INSTRUCTIONS FOR THE TASK:
Wherever the string "Write" appears in a line, extract that line.

EXERCISE INPUTS:
◇ ◇ ◇ ◇ ◇ ◇ ◇
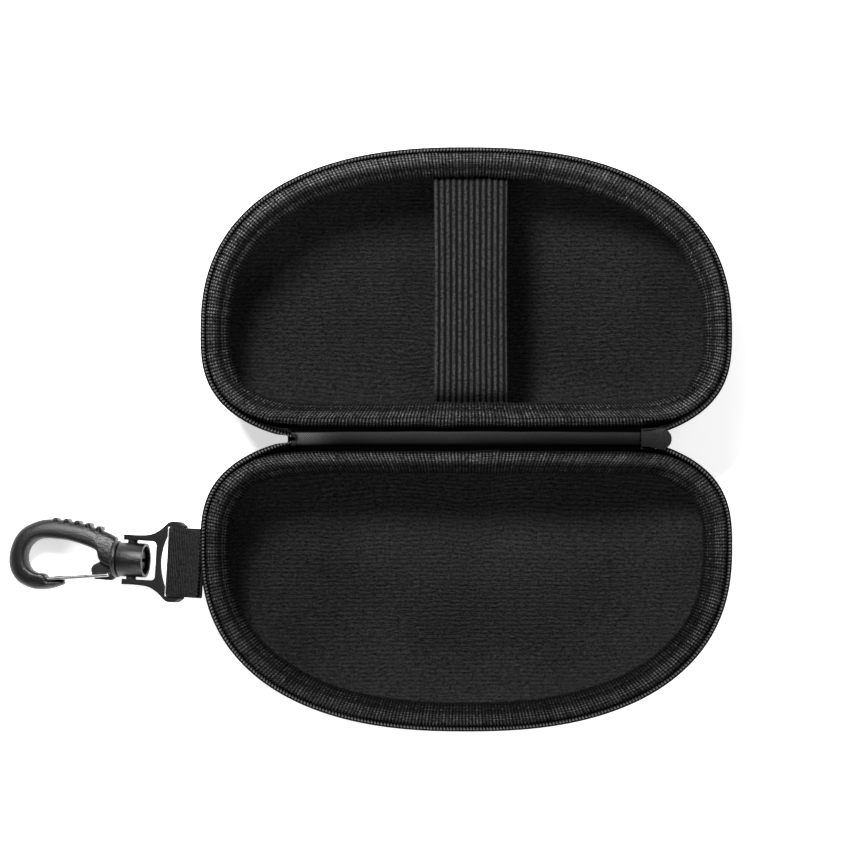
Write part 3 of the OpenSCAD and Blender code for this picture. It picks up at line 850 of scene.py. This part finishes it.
def hinge_strip():
    """Twill strip between the spines: a hump over the hinge line that goes out flat over the edge
    of each shell, in under its binding. One end runs on flat below the stops."""
    low, high = (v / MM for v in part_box("hinge_strip"))
    first, last = low.x - CASE_X, high.x - CASE_X
    crown = RIM_Z - high.z
    mirrored = [(-y, d) for y, d in STRIP_SIDE[:0:-1]]
    path = smooth_curve([(y, crown + d) for y, d in mirrored + STRIP_SIDE], 4)
    step = unit(np.gradient(path, axis=0))
    under = path + np.stack([-step[:, 1], step[:, 0]], -1) * STRIP_THICKNESS
    section = np.concatenate([path, under[::-1]])
    end_stations = np.linspace(first - FLAT_END_LENGTH, first - 0.1, 5)
    stations = np.concatenate([end_stations, np.linspace(first, last, 160)])
    flat_end = stations < first
    # it lies a little towards the lid, bowed, and rolls slowly from one edge to the other
    bow = np.clip(1 - (stations / 58.0) ** 2, 0, 1) + 0.1 * np.sin(stations * 0.31)
    roll = -0.15 + 0.12 * np.sin(stations * 0.085 + 0.6) + 0.05 * np.sin(stations * 0.5)
    top = np.clip(1 - (section[:, 1] - crown) / 1.15, 0, 1)
    y = section[None, :, 0] + bow[:, None] * top[None]
    depth = section[None, :, 1] - roll[:, None] * section[None, :, 0] * top[None]
    sink = (FLAT_DEPTH - path[:, 1]) * np.clip((2.5 - np.abs(path[:, 0])) / 0.4, 0, 1)
    depth = depth + flat_end[:, None] * np.concatenate([sink, sink[::-1]])[None]
    girth = run_along(section)
    # painted light: the lid side, which faces the light, is painted lighter, unevenly along its length and
    # with a painted highlight by the stops; the crown is painted lit, its sides and the flat end painted dark
    # as shade
    near_stops = 1.1 * np.exp(-(((stations - first - 2.0) / 7.0) ** 2))
    uneven = 0.6 + 0.2 * np.sin(stations * 0.055 + 2.0) + near_stops
    wear_and_painted_light = np.clip(uneven[:, None] + section[None, :, 0] / 4.0, 0.25, 2.0)
    painted_light = wear_and_painted_light * np.clip(top * 1.6, 0, 1)[None] * ~flat_end[:, None]
    weave = stacked(stations[:, None], girth[None], painted_light)
    strip = dress(sweep("hinge_twill", place(stations[:, None], y, depth, 1.0), weave=weave), "hinge_twill")
    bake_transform(strip)
    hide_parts("hinge_strip")


def slider_tab():
    """Stiff end of the zip's tapes, which fills the gap between the halves below the slider."""
    count, thickness = 12, 0.35
    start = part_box("slider_body")[0].x / MM - CASE_X
    stations = np.linspace(start - 0.2, start + 4.6, count)
    lower = FLAT_DEPTH + thickness
    section = np.array([
        [-1, FLAT_DEPTH], [0, FLAT_DEPTH], [1, FLAT_DEPTH], [1, lower], [0, lower], [-1, lower],
    ])
    # it widens as the halves draw apart
    half_width = np.linspace(2.6, 2.8, count)
    y = half_width[:, None] * section[None, :, 0]
    points = place(stations[:, None], y, section[None, :, 1], 1.0)
    tab = sweep("slider_tab", points, smooth=False, weave=stacked(stations[:, None], y))
    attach(dress(tab, "zip_tape"), "spine")


# ---------------------------------------------------------------- clip

V = Vector(joints["barrel_pivot"]["axis"])
HOOK_H = Vector(joints["hook_swivel"]["axis"])
HOOK_N = V.cross(HOOK_H)
TRUNNION = Vector(joints["barrel_pivot"]["pos_m"])
BAR = Vector(joints["frame_pivot"]["pos_m"])
ROOT = Vector(joints["strap_flex"]["pos_m"])
GATE = Vector(joints["gate_hinge"]["pos_m"])
GATE_U = 6.2
# The hook's points are measured from here
HOOK_START = TRUNNION + HOOK_H * ((GATE - TRUNNION).dot(HOOK_H) - GATE_U * MM)


def clip_points(points, origin, h, v, n):
    """Local [u, v, w] in millimetres to the row frame."""
    p = np.asarray(points, float) * MM
    return np.array(origin) + p[..., :1] * np.array(h) + p[..., 1:2] * np.array(v) + p[..., 2:] * np.array(n)


WEBBING_HALF_WIDTH, WEBBING_THICKNESS = 10.44, 1.1
BAR_RADIUS = 1.45
# Upper run of the webbing from its seam, as (u, w)
WEBBING_TOP = [(-3.2, 0.62), (-1.2, 0.62), (1.2, 0.72), (3.6, 1.15)]
# Section of the webbing, as shares of its half width and of its thickness
WEBBING_ACROSS = np.array([-1, -0.985, -0.94, -0.6, -0.2, 0.2, 0.6, 0.94, 0.985, 1])
WEBBING_BULGE = np.array([0.1, 0.36, 0.5, 0.52, 0.5, 0.5, 0.52, 0.5, 0.36, 0.1])


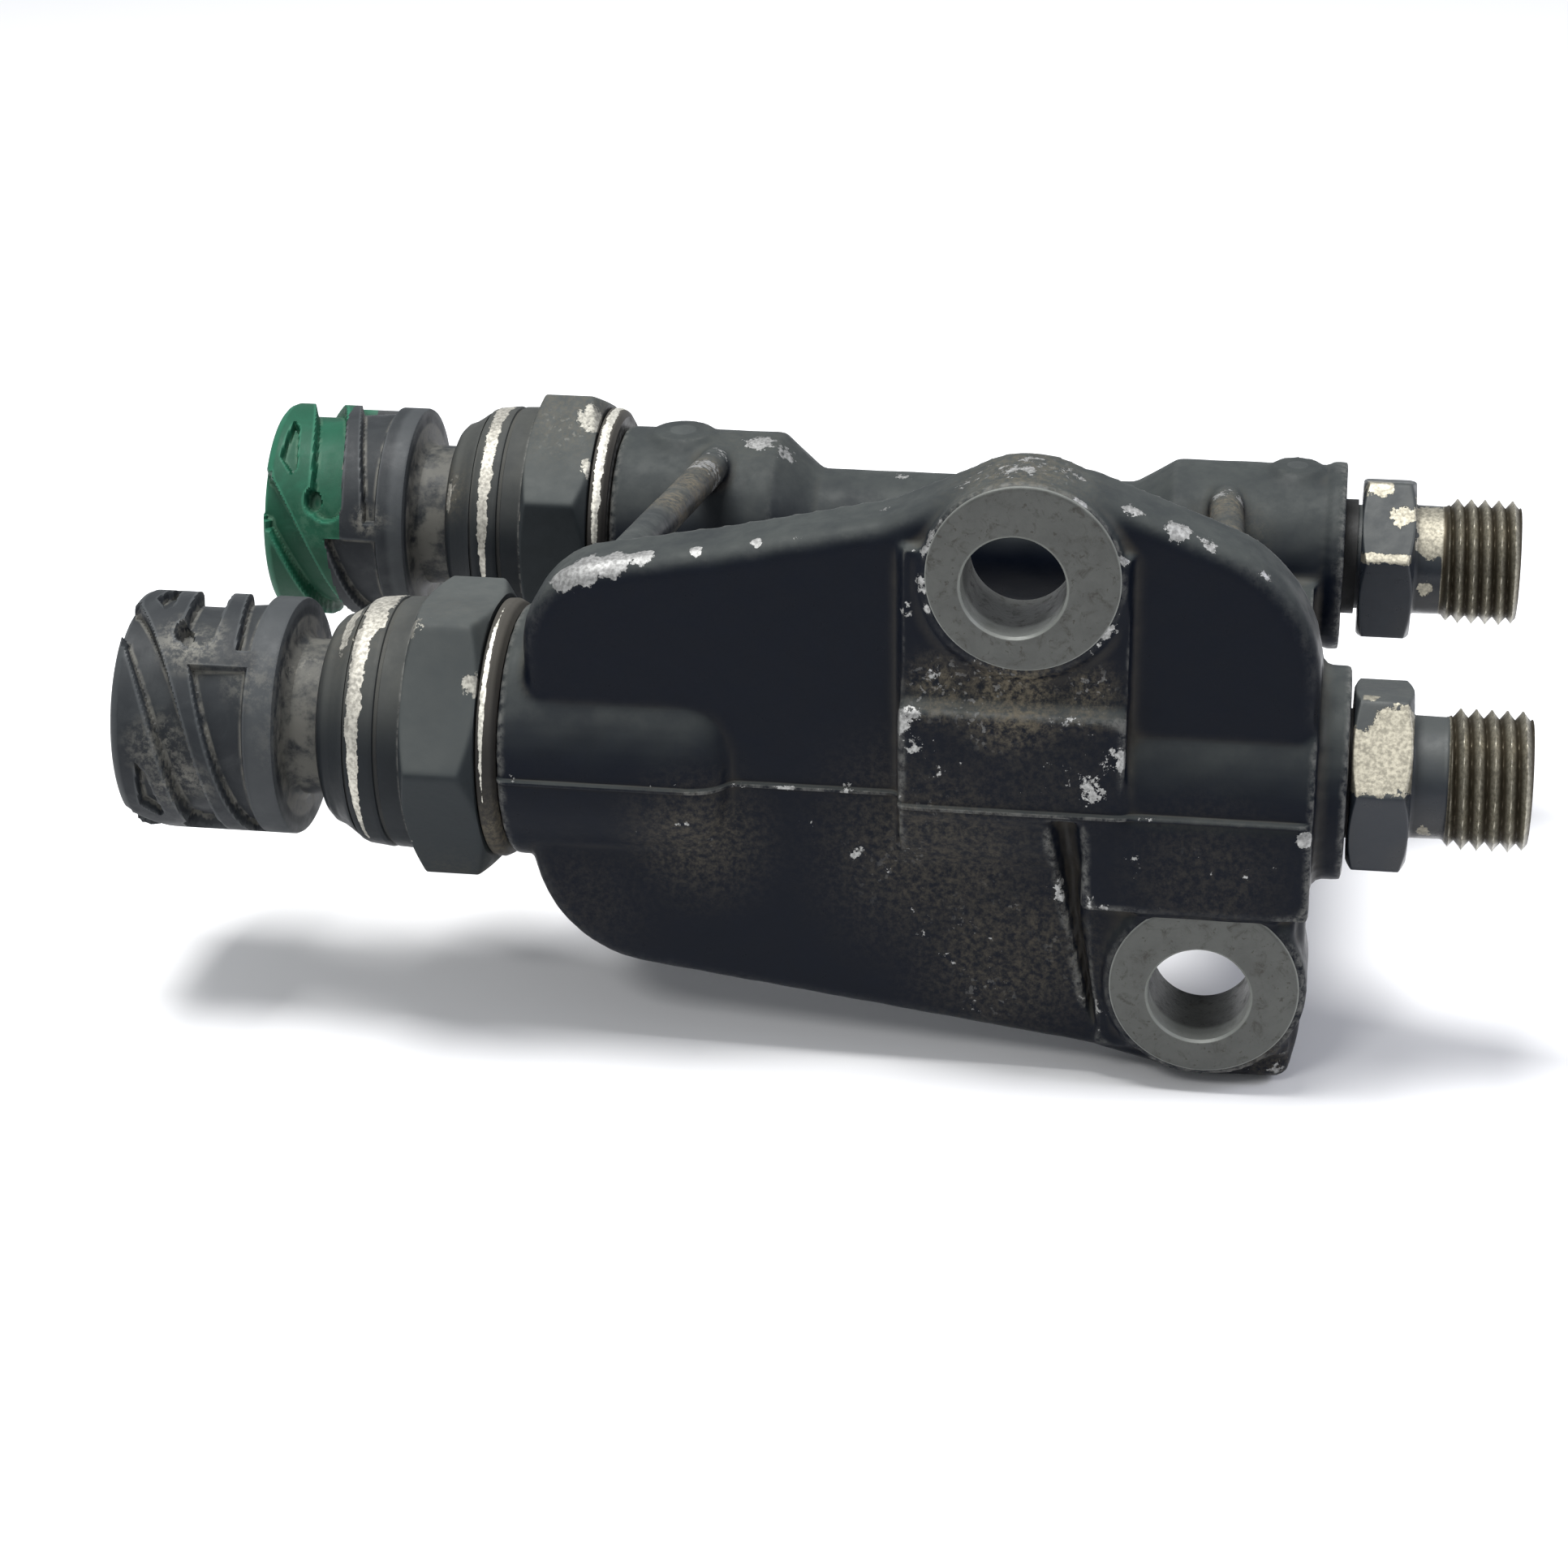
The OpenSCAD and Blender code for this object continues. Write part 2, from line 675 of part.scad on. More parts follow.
◇ ◇ ◇ ◇ ◇ ◇ ◇
PROBLEM SOLUTION:
Write part 3 of the OpenSCAD and Blender code for this picture. It picks up at line 850 of scene.py. This part finishes it.
The OpenSCAD and Blender code for this object continues. Write part 2, from line 675 of part.scad on. More parts follow.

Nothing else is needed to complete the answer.